### INFORMATION PROVIDED

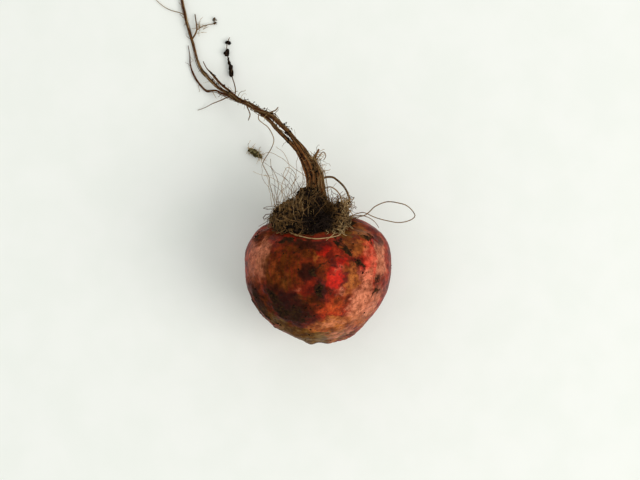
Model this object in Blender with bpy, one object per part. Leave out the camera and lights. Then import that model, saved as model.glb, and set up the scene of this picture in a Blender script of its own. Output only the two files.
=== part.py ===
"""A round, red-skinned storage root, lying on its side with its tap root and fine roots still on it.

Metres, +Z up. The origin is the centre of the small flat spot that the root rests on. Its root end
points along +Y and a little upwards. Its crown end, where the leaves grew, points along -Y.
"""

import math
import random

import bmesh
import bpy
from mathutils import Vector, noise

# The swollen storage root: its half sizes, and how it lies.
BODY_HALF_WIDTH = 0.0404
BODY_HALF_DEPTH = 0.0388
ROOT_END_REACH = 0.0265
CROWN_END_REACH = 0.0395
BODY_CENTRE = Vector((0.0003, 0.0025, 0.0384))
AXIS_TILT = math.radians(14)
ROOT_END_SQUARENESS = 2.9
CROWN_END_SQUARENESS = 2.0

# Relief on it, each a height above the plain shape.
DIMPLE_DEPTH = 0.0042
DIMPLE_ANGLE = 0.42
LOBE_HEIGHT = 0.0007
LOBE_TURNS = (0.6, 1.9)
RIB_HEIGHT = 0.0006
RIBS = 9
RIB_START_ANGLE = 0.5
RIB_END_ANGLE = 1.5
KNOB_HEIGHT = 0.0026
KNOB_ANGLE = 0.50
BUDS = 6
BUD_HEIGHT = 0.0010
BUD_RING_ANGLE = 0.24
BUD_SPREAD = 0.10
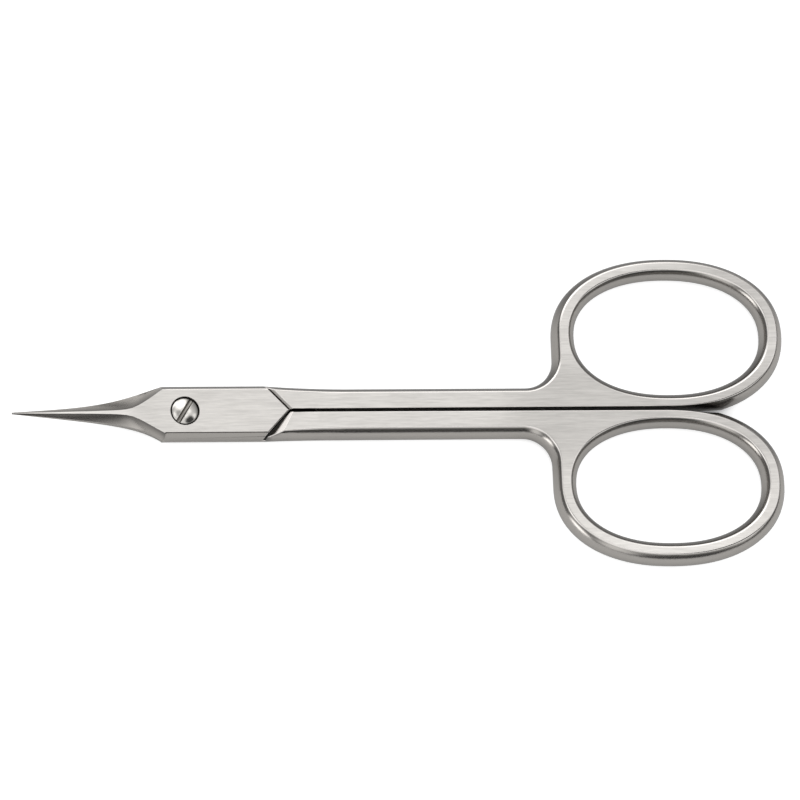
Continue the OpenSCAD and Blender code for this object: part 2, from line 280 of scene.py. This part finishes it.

######

= TASK REQUIREMENTS =
Repeat the records exactly, including every line.

= CORRECT RESPONSE =
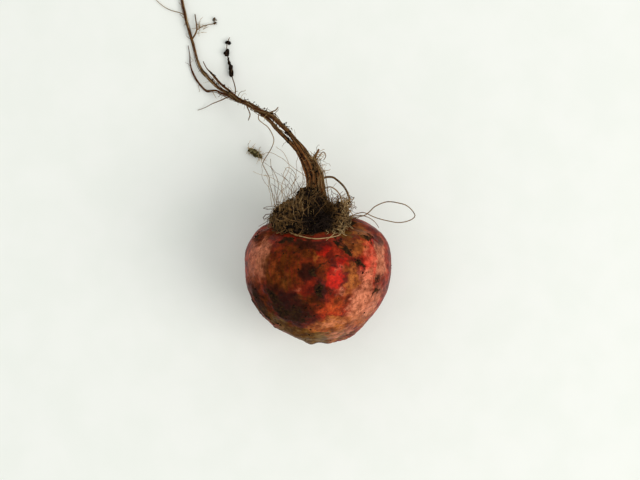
Model this object in Blender with bpy, one object per part. Leave out the camera and lights. Then import that model, saved as model.glb, and set up the scene of this picture in a Blender script of its own. Output only the two files.
=== part.py ===
"""A round, red-skinned storage root, lying on its side with its tap root and fine roots still on it.

Metres, +Z up. The origin is the centre of the small flat spot that the root rests on. Its root end
points along +Y and a little upwards. Its crown end, where the leaves grew, points along -Y.
"""

import math
import random

import bmesh
import bpy
from mathutils import Vector, noise

# The swollen storage root: its half sizes, and how it lies.
BODY_HALF_WIDTH = 0.0404
BODY_HALF_DEPTH = 0.0388
ROOT_END_REACH = 0.0265
CROWN_END_REACH = 0.0395
BODY_CENTRE = Vector((0.0003, 0.0025, 0.0384))
AXIS_TILT = math.radians(14)
ROOT_END_SQUARENESS = 2.9
CROWN_END_SQUARENESS = 2.0

# Relief on it, each a height above the plain shape.
DIMPLE_DEPTH = 0.0042
DIMPLE_ANGLE = 0.42
LOBE_HEIGHT = 0.0007
LOBE_TURNS = (0.6, 1.9)
RIB_HEIGHT = 0.0006
RIBS = 9
RIB_START_ANGLE = 0.5
RIB_END_ANGLE = 1.5
KNOB_HEIGHT = 0.0026
KNOB_ANGLE = 0.50
BUDS = 6
BUD_HEIGHT = 0.0010
BUD_RING_ANGLE = 0.24
BUD_SPREAD = 0.10
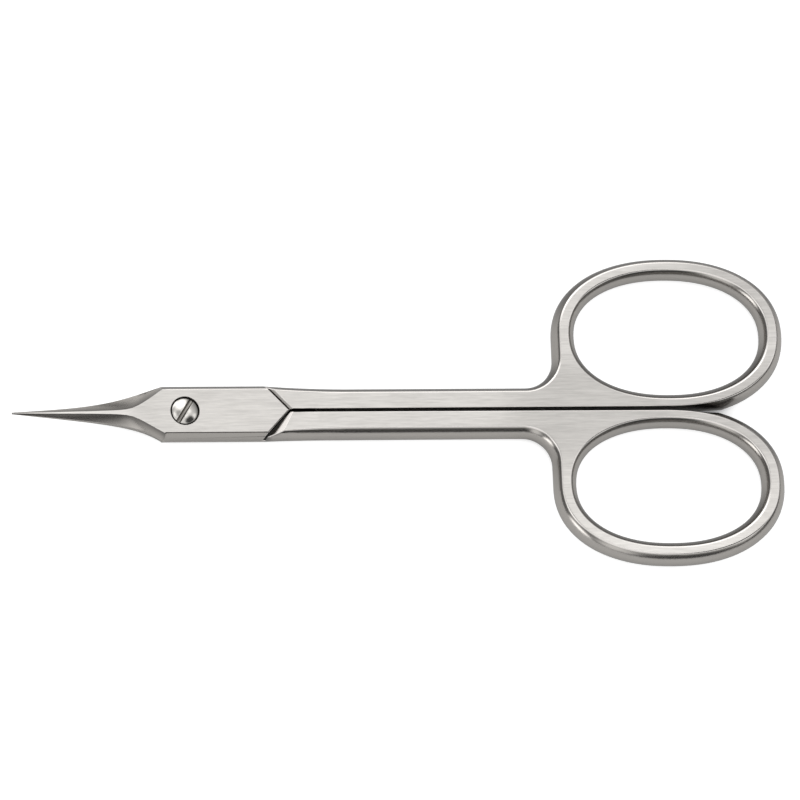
Continue the OpenSCAD and Blender code for this object: part 2, from line 280 of scene.py. This part finishes it.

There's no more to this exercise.